Apart from a big bunch of bug-fixes and tweaks to the functions, there are a couple of new functions related to psms and spectra information.
MS2 fragmentation spectra are sort of hidden in a separate raw column in the MassSpectrumItems table in .pdResult files. It turned out that the data is actually xml data in a compressed (zip) format.
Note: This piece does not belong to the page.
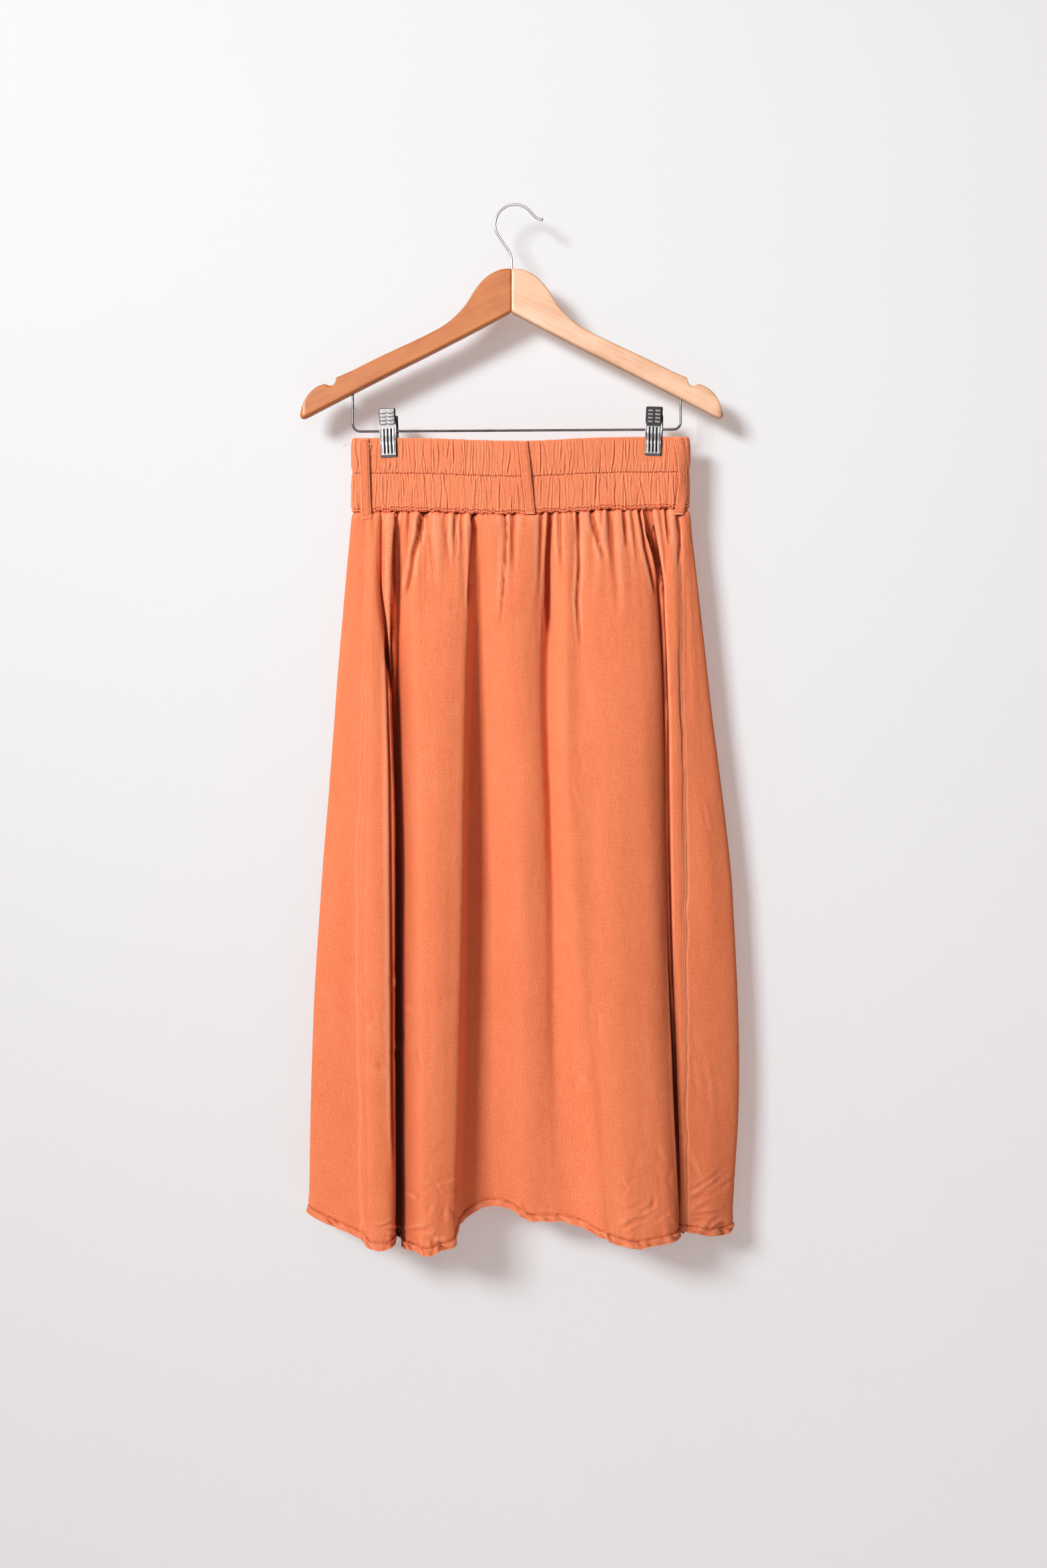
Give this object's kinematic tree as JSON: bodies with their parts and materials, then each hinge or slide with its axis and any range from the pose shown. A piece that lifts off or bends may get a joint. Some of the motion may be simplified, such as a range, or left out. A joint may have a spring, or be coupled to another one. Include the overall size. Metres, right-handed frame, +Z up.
{
  "type": "linen skirt on a wooden clip hanger",
  "caption": "Long gathered linen skirt with an elastic waistband and belt loops, hung flat by its waistband from a wooden hanger with a wire bar and sprung clips.",
  "frame": {"origin": "the point inside the top of the hook that rests on its nail or rail", "axes": "+Z up, +X to the viewer's right, +Y towards the wall, so the shown side faces -Y"},
  "size_m": [0.4591, 0.082, 1.0868],
  "materials": {
    "linen": "matte plain-weave linen in rust orange",
    "gathered_linen": "the same linen, gathered over two elastic channels",
    "loop_linen": "the same linen, folded, pressed and topstitched, pale at its worn edges",
    "wood": "clear-varnished pale beech",
    "wire": "bright plated steel wire",
    "clip_plate": "bright plated pressed steel",
    "spring": "dark spring steel"
  },
  "bodies": {
    "root": {"skirt_panel_shown": "linen", "skirt_panel_hidden": "linen", "waistband_shown": "gathered_linen", "waistband_hidden": "gathered_linen", "belt_loop_left": "loop_linen", "belt_loop_centre": "loop_linen", "belt_loop_right": "loop_linen", "hanger_arm_left": "wood", "hanger_arm_right": "wood", "hanger_hook": "wire", "trouser_bar": "wire", "clip_left_front": "clip_plate", "clip_left_rear": "clip_plate", "clip_left_spring": "spring", "clip_right_front": "clip_plate", "clip_right_rear": "clip_plate", "clip_right_spring": "spring"}
  },
  "joints": []
}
The following functions deal with this type raw data:
| Name | Remark | 
|---|---|
| transformSpectrumRaw | takes raw spectrum data and ‘translates’ it into an xml object for further processing. All other functions work with the XML object coming from transformSpectrumRaw | 
| spectrum.header | |
| spectrum.scanEvent | |
| spectrum.centroid | The only format which seems to be present in these spectra is centroided | 
| spectrum.profile | As I have not encountered any profile data yet, this function always returns NA | 
| spectrum.precursor.header | |
| spectrum.precursor.scanEvent | |
| spectrum.precursor.info | |
| spectrum.precursor.centroid | The only format which seems to be present in these spectra is centroided | 
| spectrum.precursor.profile | As I have not encountered any profile data yet, this function always returns NA | 
| spectrum.precursor.additionalInfo | 
Please note that the transformSpectrumRaw function writes a temporary file and then deletes it again due to having to decompress the data.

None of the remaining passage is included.